Goal = Write the material out again exactly.

Collected data =

........

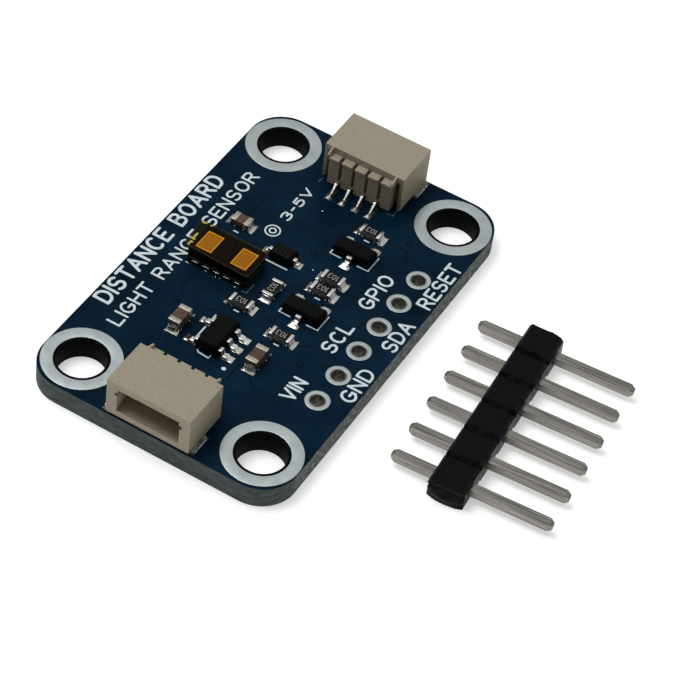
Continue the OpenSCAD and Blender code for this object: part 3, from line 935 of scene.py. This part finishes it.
def area_light(name, place, size, power, target=(4, 0, 0)):
    data = bpy.data.lights.new(name, "AREA")
    data.shape = "DISK"
    data.size = size * MM
    data.energy = power
    light = bpy.data.objects.new(name, data)
    light.location = Vector(place) * MM
    direction = Vector(target) - Vector(place)
    light.rotation_euler = direction.to_track_quat("-Z", "Y").to_euler()
    bpy.context.scene.collection.objects.link(light)


def make_studio():
    s = Shader("studio_floor", (0.93, 0.93, 0.93), 0.9, specular=0.0, Emission_Strength=0.40)
    s.set("Emission Color", (1, 1, 1, 1))
    mesh = bpy.data.meshes.new("floor")
    reach = 2.0
    mesh.from_pydata([(-reach, -reach, 0), (reach, -reach, 0), (reach, reach, 0), (-reach, reach, 0)], [],
                     [(0, 1, 2, 3)])
    floor = bpy.data.objects.new("floor", mesh)
    mesh.materials.append(s.material)
    bpy.context.scene.collection.objects.link(floor)
    area_light("key", (-110, -20, 270), 180, 0.42)
    world = bpy.data.worlds.new("studio")
    world.use_nodes = True
    tree = world.node_tree
    background = tree.nodes["Background"]
    coordinates = tree.nodes.new("ShaderNodeTexCoord")
    # brightest overhead and towards the far side, dark towards the near side
    facing = tree.nodes.new("ShaderNodeVectorMath")
    facing.operation = "DOT_PRODUCT"
    facing.inputs[1].default_value = (0, 0.45, 0.89)
    ramp = tree.nodes.new("ShaderNodeValToRGB")
    ramp.color_ramp.elements[0].position = 0.05
    ramp.color_ramp.elements[0].color = (0.03, 0.03, 0.032, 1)
    ramp.color_ramp.elements[1].position = 0.95
    ramp.color_ramp.elements[1].color = (0.80, 0.80, 0.80, 1)
    tree.links.new(coordinates.outputs["Generated"], facing.inputs[0])
    tree.links.new(facing.outputs["Value"], ramp.inputs["Fac"])
    tree.links.new(ramp.outputs["Color"], background.inputs["Color"])
    background.inputs["Strength"].default_value = 0.85
    bpy.context.scene.world = world
    bpy.context.scene.view_settings.view_transform = "Standard"


make_camera()
make_studio()
make_board()
make_solder()
make_components()
make_connectors()
make_sensor()
make_header()
make_ink()
make_copper()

........

Written response =
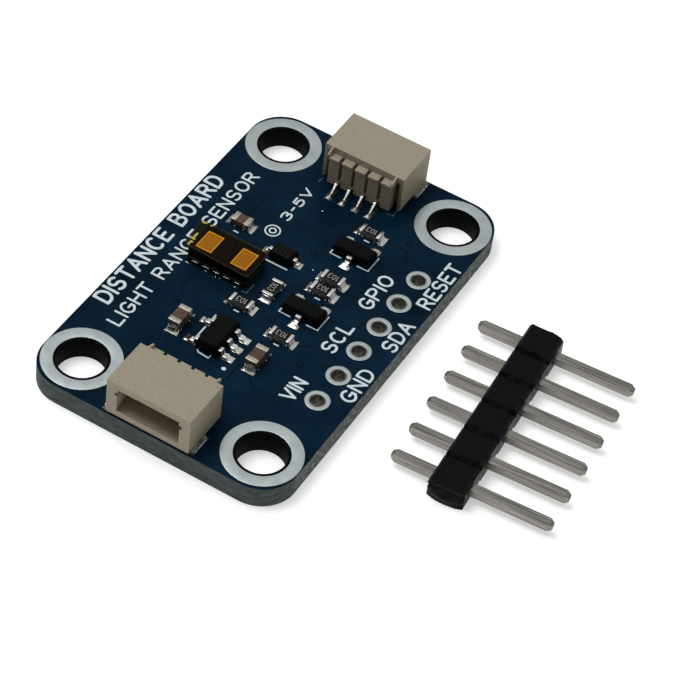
Continue the OpenSCAD and Blender code for this object: part 3, from line 935 of scene.py. This part finishes it.
def area_light(name, place, size, power, target=(4, 0, 0)):
    data = bpy.data.lights.new(name, "AREA")
    data.shape = "DISK"
    data.size = size * MM
    data.energy = power
    light = bpy.data.objects.new(name, data)
    light.location = Vector(place) * MM
    direction = Vector(target) - Vector(place)
    light.rotation_euler = direction.to_track_quat("-Z", "Y").to_euler()
    bpy.context.scene.collection.objects.link(light)


def make_studio():
    s = Shader("studio_floor", (0.93, 0.93, 0.93), 0.9, specular=0.0, Emission_Strength=0.40)
    s.set("Emission Color", (1, 1, 1, 1))
    mesh = bpy.data.meshes.new("floor")
    reach = 2.0
    mesh.from_pydata([(-reach, -reach, 0), (reach, -reach, 0), (reach, reach, 0), (-reach, reach, 0)], [],
                     [(0, 1, 2, 3)])
    floor = bpy.data.objects.new("floor", mesh)
    mesh.materials.append(s.material)
    bpy.context.scene.collection.objects.link(floor)
    area_light("key", (-110, -20, 270), 180, 0.42)
    world = bpy.data.worlds.new("studio")
    world.use_nodes = True
    tree = world.node_tree
    background = tree.nodes["Background"]
    coordinates = tree.nodes.new("ShaderNodeTexCoord")
    # brightest overhead and towards the far side, dark towards the near side
    facing = tree.nodes.new("ShaderNodeVectorMath")
    facing.operation = "DOT_PRODUCT"
    facing.inputs[1].default_value = (0, 0.45, 0.89)
    ramp = tree.nodes.new("ShaderNodeValToRGB")
    ramp.color_ramp.elements[0].position = 0.05
    ramp.color_ramp.elements[0].color = (0.03, 0.03, 0.032, 1)
    ramp.color_ramp.elements[1].position = 0.95
    ramp.color_ramp.elements[1].color = (0.80, 0.80, 0.80, 1)
    tree.links.new(coordinates.outputs["Generated"], facing.inputs[0])
    tree.links.new(facing.outputs["Value"], ramp.inputs["Fac"])
    tree.links.new(ramp.outputs["Color"], background.inputs["Color"])
    background.inputs["Strength"].default_value = 0.85
    bpy.context.scene.world = world
    bpy.context.scene.view_settings.view_transform = "Standard"


make_camera()
make_studio()
make_board()
make_solder()
make_components()
make_connectors()
make_sensor()
make_header()
make_ink()
make_copper()